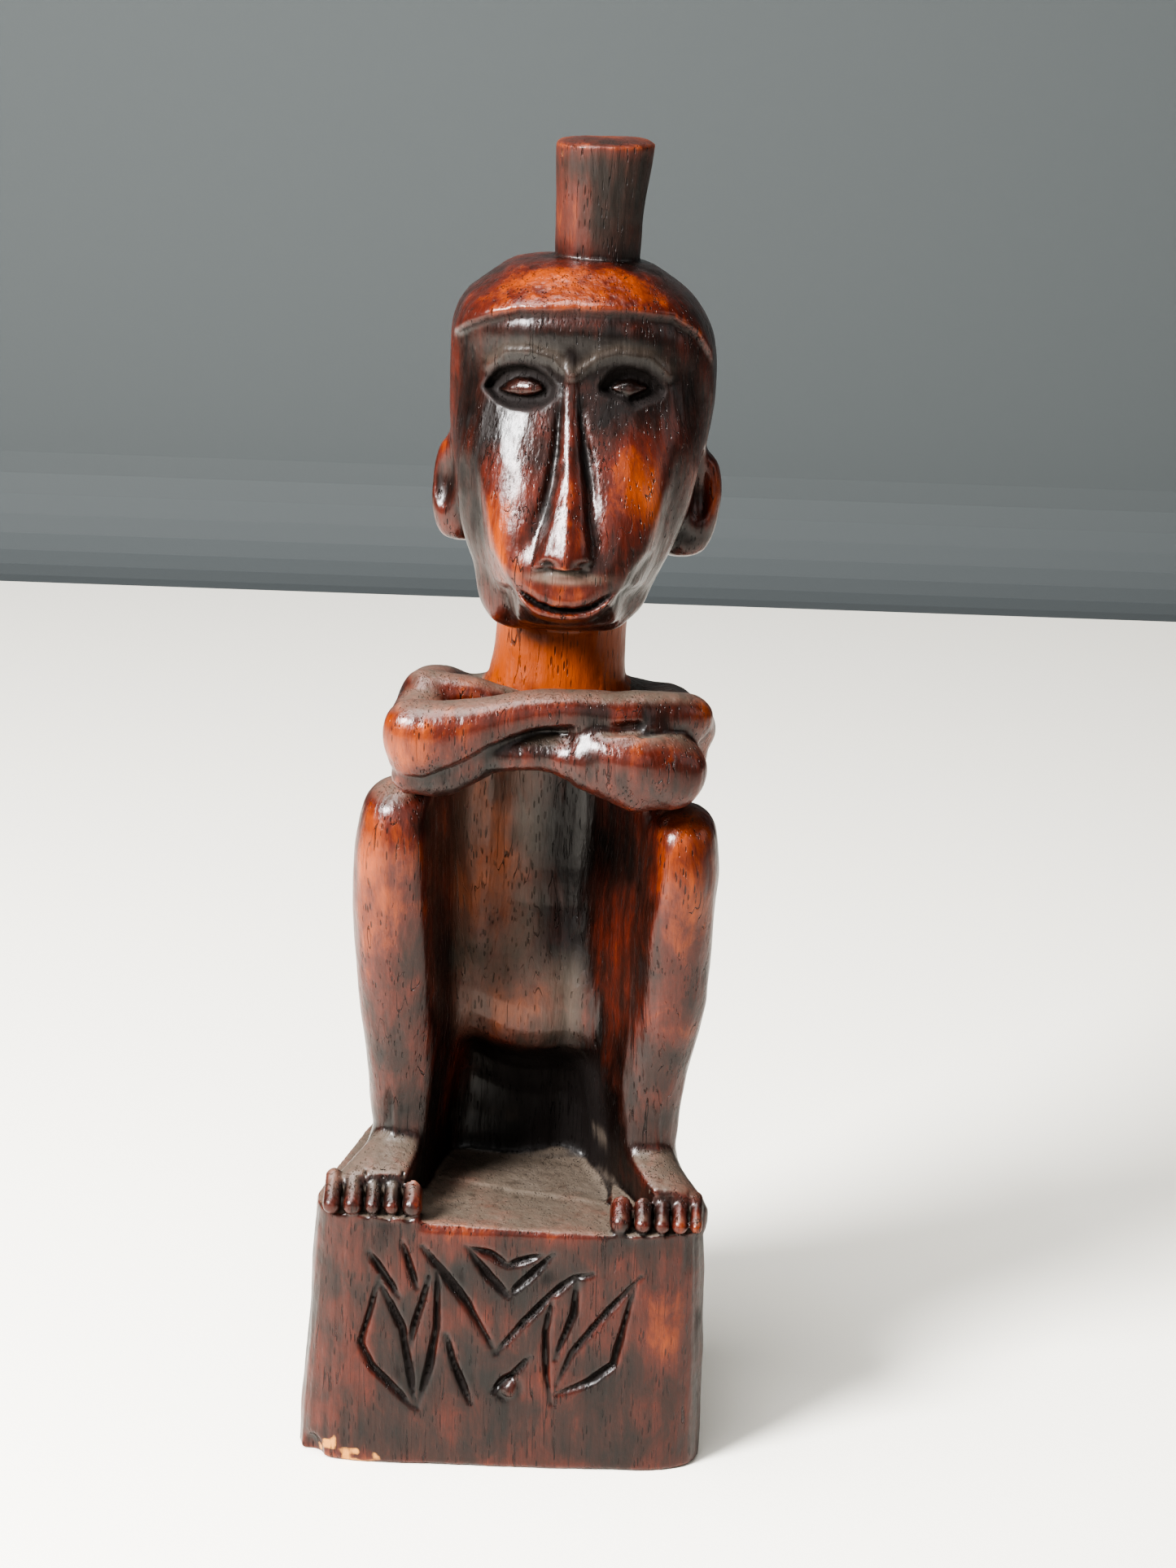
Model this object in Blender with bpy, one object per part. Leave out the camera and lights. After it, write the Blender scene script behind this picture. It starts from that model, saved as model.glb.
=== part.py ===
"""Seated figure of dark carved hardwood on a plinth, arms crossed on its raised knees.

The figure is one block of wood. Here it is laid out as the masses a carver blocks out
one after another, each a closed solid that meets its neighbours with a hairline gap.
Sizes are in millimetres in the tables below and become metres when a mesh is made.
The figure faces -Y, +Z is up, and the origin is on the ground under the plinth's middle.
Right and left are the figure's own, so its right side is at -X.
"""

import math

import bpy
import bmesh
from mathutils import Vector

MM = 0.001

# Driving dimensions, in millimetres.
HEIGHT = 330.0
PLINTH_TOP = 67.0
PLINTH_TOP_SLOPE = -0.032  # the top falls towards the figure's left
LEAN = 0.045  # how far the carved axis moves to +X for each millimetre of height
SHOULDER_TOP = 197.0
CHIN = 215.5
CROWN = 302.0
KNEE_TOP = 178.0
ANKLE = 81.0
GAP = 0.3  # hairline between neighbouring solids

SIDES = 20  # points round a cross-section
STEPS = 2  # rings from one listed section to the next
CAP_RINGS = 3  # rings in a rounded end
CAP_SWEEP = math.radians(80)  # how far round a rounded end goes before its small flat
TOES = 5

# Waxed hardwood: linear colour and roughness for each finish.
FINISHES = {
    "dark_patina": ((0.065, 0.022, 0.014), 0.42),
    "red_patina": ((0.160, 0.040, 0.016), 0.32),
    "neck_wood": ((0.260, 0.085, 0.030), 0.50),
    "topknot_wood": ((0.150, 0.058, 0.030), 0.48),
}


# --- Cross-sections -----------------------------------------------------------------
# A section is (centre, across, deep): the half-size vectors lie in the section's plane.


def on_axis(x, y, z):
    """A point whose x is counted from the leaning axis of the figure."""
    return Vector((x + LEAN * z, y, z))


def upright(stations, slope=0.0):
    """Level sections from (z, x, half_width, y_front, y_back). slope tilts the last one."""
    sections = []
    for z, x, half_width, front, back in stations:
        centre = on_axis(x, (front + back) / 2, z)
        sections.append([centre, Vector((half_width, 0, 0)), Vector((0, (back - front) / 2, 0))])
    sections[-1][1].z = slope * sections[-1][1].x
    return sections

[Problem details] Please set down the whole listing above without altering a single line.

[Exercise solution]
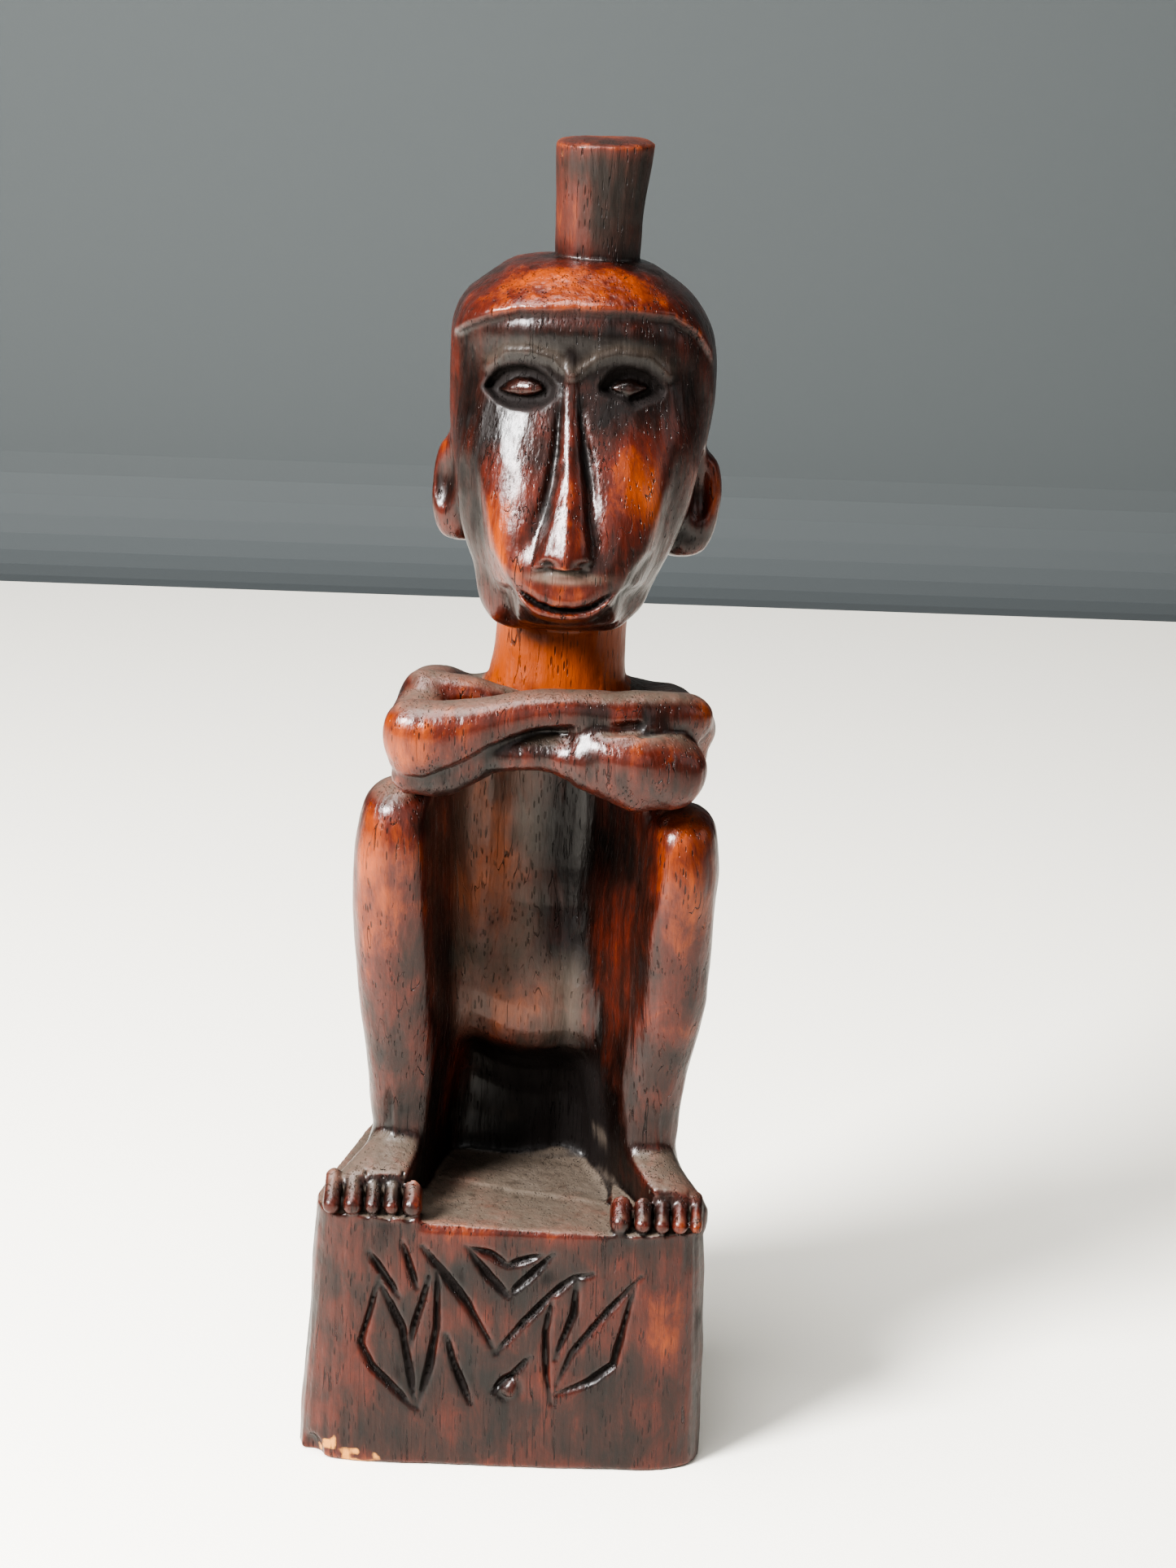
Model this object in Blender with bpy, one object per part. Leave out the camera and lights. After it, write the Blender scene script behind this picture. It starts from that model, saved as model.glb.
=== part.py ===
"""Seated figure of dark carved hardwood on a plinth, arms crossed on its raised knees.

The figure is one block of wood. Here it is laid out as the masses a carver blocks out
one after another, each a closed solid that meets its neighbours with a hairline gap.
Sizes are in millimetres in the tables below and become metres when a mesh is made.
The figure faces -Y, +Z is up, and the origin is on the ground under the plinth's middle.
Right and left are the figure's own, so its right side is at -X.
"""

import math

import bpy
import bmesh
from mathutils import Vector

MM = 0.001

# Driving dimensions, in millimetres.
HEIGHT = 330.0
PLINTH_TOP = 67.0
PLINTH_TOP_SLOPE = -0.032  # the top falls towards the figure's left
LEAN = 0.045  # how far the carved axis moves to +X for each millimetre of height
SHOULDER_TOP = 197.0
CHIN = 215.5
CROWN = 302.0
KNEE_TOP = 178.0
ANKLE = 81.0
GAP = 0.3  # hairline between neighbouring solids

SIDES = 20  # points round a cross-section
STEPS = 2  # rings from one listed section to the next
CAP_RINGS = 3  # rings in a rounded end
CAP_SWEEP = math.radians(80)  # how far round a rounded end goes before its small flat
TOES = 5

# Waxed hardwood: linear colour and roughness for each finish.
FINISHES = {
    "dark_patina": ((0.065, 0.022, 0.014), 0.42),
    "red_patina": ((0.160, 0.040, 0.016), 0.32),
    "neck_wood": ((0.260, 0.085, 0.030), 0.50),
    "topknot_wood": ((0.150, 0.058, 0.030), 0.48),
}


# --- Cross-sections -----------------------------------------------------------------
# A section is (centre, across, deep): the half-size vectors lie in the section's plane.


def on_axis(x, y, z):
    """A point whose x is counted from the leaning axis of the figure."""
    return Vector((x + LEAN * z, y, z))


def upright(stations, slope=0.0):
    """Level sections from (z, x, half_width, y_front, y_back). slope tilts the last one."""
    sections = []
    for z, x, half_width, front, back in stations:
        centre = on_axis(x, (front + back) / 2, z)
        sections.append([centre, Vector((half_width, 0, 0)), Vector((0, (back - front) / 2, 0))])
    sections[-1][1].z = slope * sections[-1][1].x
    return sections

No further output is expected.